The only John Coughlan listed in the 1911 census as resident in Queenstown (apart from a one-year-old baby) resided in Barry’s Lane with his wife Anne, a son, and three daughters whose ages in 1920 would have been about 24, 19, and 10, while the son would have been 14; other children had been born in the meantime.
This story finds its most extended explanation in an interview given by former Volunteer Michael (Mick) Leahy to Ernie O’Malley sometime in the early 1950s: ‘The strangest thing about the first spy who met his death through us was that we didn’t shoot him. In Cobh we arrested this fellow [John Coughlan] for using his two daughters as prostitutes for the British and we took him to Aghada and we wanted to [illegible] for a while. He was kept in May Higgins [house] in a loft and there was a girl there. She was bringing him up his breakfast when she found him hanging to a rafter, dead. We were in a [illegible] then, for he had been arrested in broad daylight, so I got 4 lads to bury him. Paddy Sullivan from Cobh, who was later executed in Cork gaol after he had been caught in [the Battle of] Clonmult, [was one of the 4 lads.] Later on, he asked me, did we see “The Examiner.” And when I read it, I found that a body, which had been tied to an axle, had washed ashore on Inch Strand. The lads had not buried him. They had tied him to an old car axle and had flung him out into the sea. He was in the morgue in Midleton, I was told, in the workhouse. “Did you search his clothes,” I asked. “No, but we knew his face.” We visited the morgue, but at the time the bad flu was raging and the morgue was full of corpses. We went along from corpse to corpse with a flash lamp, pulling up the clothes to look for our man. At last we came to a corpse and when we pulled back the cloth, we found that the crabs had got hold of his face and that there was nothing of it left. A month later, we got evidence that this man had been a spy and that’s why he hanged himself!?’ See Interview with Mick Leahy, Ernie O’Malley Notebooks, P17b/108 (UCDA). A War Office file reveals that British military officials in late 1920 were strongly considering a prosecution of civilians named Glanville, Leahy, Moore, Collins, Stack, and Briedy for the assault and false imprisonment of John Coughlan, but they did not proceed; a note in the file indicates that these six men had never been arrested. See WO 35/125 (TNA).

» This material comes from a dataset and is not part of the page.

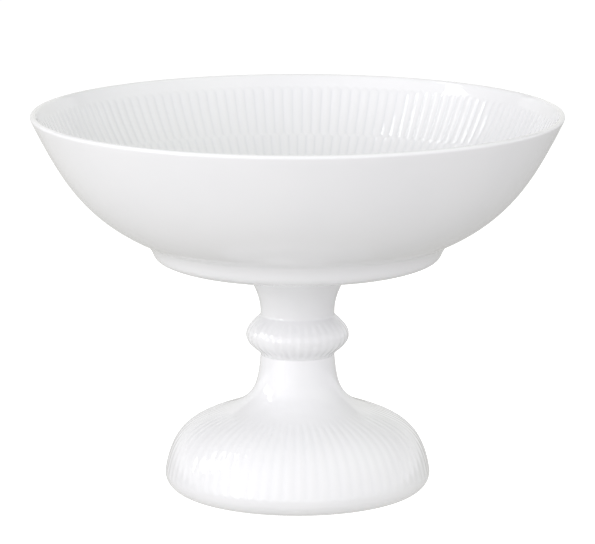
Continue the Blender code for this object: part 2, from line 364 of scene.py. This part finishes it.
def make_bowl(looks):
    """One casting: ribbed inside, rounded lip, plain outside, foot ring and boss with its socket."""
    plain = 2 * BOWL_RIBS
    coarse = BOWL_RIBS // 2
    wall = bowl_wall()
    ribbed, grooves, ribs_low, ribs_high = bowl_inner_rings(wall)
    before_ribs, after_ribs = ribs_low - 0.0006, ribs_high + 0.0004
    floor_edge = [wall.at(distance)[0] for distance in np.linspace(0.0, before_ribs, 5)]
    upper_plain = [wall.at(distance)[0] for distance in np.linspace(after_ribs, wall.length, 5)]
    lip = arc((RIM_RADIUS - LIP_INSET, HEIGHT - LIP_RADIUS), LIP_RADIUS, 141, -25, 16)
    outer = Outline(curve((RIM_RADIUS + 0.0004, HEIGHT - 0.0006), (0.1116, HEIGHT - 0.0254),
                          (0.1016, HEIGHT - 0.0443), OUTER_WALL_END, 300))
    outer_start = outer.where_height(lip[-1][1])
    outside = [outer.at(distance)[0] for distance in np.linspace(outer_start, outer.length, 28)]
    crease = curve(OUTER_WALL_END, (0.0722, HEIGHT - 0.0590),
                   (0.0705, HEIGHT - 0.0597), RING_SHOULDER, 5)
    foot_ring = curve(RING_SHOULDER, (0.0652, HEIGHT - 0.0660),
                      (0.0688, HEIGHT - 0.0674), (RING_SEAT_RADIUS, RING_BOTTOM), 16)
    seat_inner = RING_INNER_RADIUS + RING_ROUNDING
    seat = [(RING_SEAT_RADIUS - 0.0008, RING_BOTTOM), (seat_inner, RING_BOTTOM)]
    ring_inside = arc((seat_inner, RING_BOTTOM + RING_ROUNDING), RING_ROUNDING, 270, 180, 5)[1:]
    recess = arc((RING_INNER_RADIUS - RECESS_FILLET, UNDERSIDE - RECESS_FILLET), RECESS_FILLET, 0, 90, 4)
    fillet = arc((BOSS_RADIUS + BOSS_FILLET, UNDERSIDE - BOSS_FILLET), BOSS_FILLET, 90, 180, 5)
    tip = arc((BOSS_RADIUS - BOSS_ROUNDING, BOSS_BOTTOM + BOSS_ROUNDING), BOSS_ROUNDING, 0, -90, 3)
    socket = [(SOCKET_RADIUS, BOSS_BOTTOM), (SOCKET_RADIUS, SOCKET_TOP), (0.0020, SOCKET_TOP)]

    all_rings = rings([(0.0060, FLOOR_TOP), (0.0220, FLOOR_TOP)], coarse)
    all_rings += rings(floor_edge, plain) + ribbed + rings(upper_plain, plain)
    all_rings += rings(lip, plain) + rings(outside[1:], plain) + rings(crease[1:], plain)
    all_rings += rings(foot_ring[1:], plain) + rings(seat, plain) + rings(ring_inside, plain)
    all_rings += rings(recess, plain) + rings([(0.0300, UNDERSIDE)], coarse)
    all_rings += rings(fillet, coarse) + rings(tip, coarse) + rings(socket, coarse)
    bowl = turned("ribbed_bowl", all_rings, closed=False, grooves=enumerate(grooves, 2 + len(floor_edge)))
    return finished(bowl, looks, "stand", "porcelain", "bowl")


# Neck with its knop ---------------------------------------------------------------------------

def make_knop(looks):
    """Neck and knop in one casting: plain above the crease, ribbed below it, and bored through."""
    fine = KNOP_RIBS * KNOP_RIB_COLUMNS
    plain = KNOP_RIBS * 3
    neck = curve((0.0270, NECK_TOP - 0.0006), (0.0240, NECK_TOP - 0.0088),
                 (0.0171, NECK_TOP - 0.0160), (WAIST_RADIUS, UPPER_CREASE + CREASE_ROUNDING), 20)
    upper = curve((WAIST_RADIUS, UPPER_CREASE), (0.0220, 0.0793), (0.0240, 0.0762),
                  (KNOP_RADIUS, KNOP_MIDDLE), 200)
    lower = curve((KNOP_RADIUS, KNOP_MIDDLE), (0.0238, 0.0684), (0.0170, 0.0663),
                  (WAIST_RADIUS, NECK_FOOT), 200)
    swell = Outline(np.vstack((upper, lower[1:])))

    corner = (WAIST_RADIUS, UPPER_CREASE)
    crease = curve(neck[-1], corner, corner, swell.at(CREASE_ROUNDING)[0], 6)
    valley = 1.0 - rib(across_rib(fine, KNOP_RIB_COLUMNS))
    ribbed, grooves = [], []
    for distance in np.linspace(CREASE_ROUNDING + 0.0002, swell.length, 28):
        point, normal = swell.at(distance)
        share = eased(distance, CREASE_ROUNDING, CREASE_ROUNDING + KNOP_RIB_RISE)
        fading = eased(distance, swell.length - KNOP_RIB_FADE, swell.length)
        share *= 1.0 - KNOP_RIB_FADE_SHARE * fading
        ribbed.append(ring(point, fine, -KNOP_RIB_DEPTH * share * valley, normal))
        # Painted shade in the knop's grooves
        grooves.append(KNOP_GROOVE_SHADE * share * valley ** GROOVE_SHADE_WIDTH)

    inside = [(WAIST_RADIUS - 0.0004, NECK_FOOT), (REBATE_RADIUS + 0.0003, NECK_FOOT),
              (REBATE_RADIUS, NECK_FOOT + 0.0003), (REBATE_RADIUS, REBATE_TOP),
              (NECK_BORE_RADIUS, REBATE_TOP), (NECK_BORE_RADIUS, NECK_TOP),
              (0.0264, NECK_TOP)]
    all_rings = rings(neck[:-1], plain) + rings(crease, plain) + ribbed + rings(inside, plain)
    knop = turned("ribbed_knop", all_rings, closed=True,
                  grooves=enumerate(grooves, len(neck) - 1 + len(crease)))
    return finished(knop, looks, "stand", "porcelain", "knop")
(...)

John Coughlan’s granddaughter Delores Tookey and her nephew Peter O’Hare have gathered further documentation, local oral testimony, and family memories relating to the case, which collectively and broadly confirm that he committed suicide while in IRA custody. According to Kathleen Coughlan (the youngest of the three sisters in 1911, and mother of Dolores), only one sister, Mary, was keeping company with a British soldier in the summer of 1920, and she was warned to stop seeing him or the IRA would arrest the father. Coughlan’s wife Anna was subsequently unable to collect a widow’s pension because she had no proof that Coughlan was dead. She claimed that he had been washed up in an old sail (which is confirmed by one newspaper account stating that he had been wrapped in canvas). He had been buried as an unknown person in the workhouse cemetery, though Michael Leahy had secretly identified the body for the IRA. The family struggled financially, and the younger children (there were others born after 1911) were placed in the Convent of Mercy in Cobh in 1922, including Kathleen, who was discharged in 1927. The second daughter, Joan, moved to London when this tragedy struck the family in 1920, while Michael subsequently moved to the U.K. in 1922 at the age of only 16. Since it is unlikely that the IRA intended to kill John Coughlan, it seems equally unlikely that he was a spy.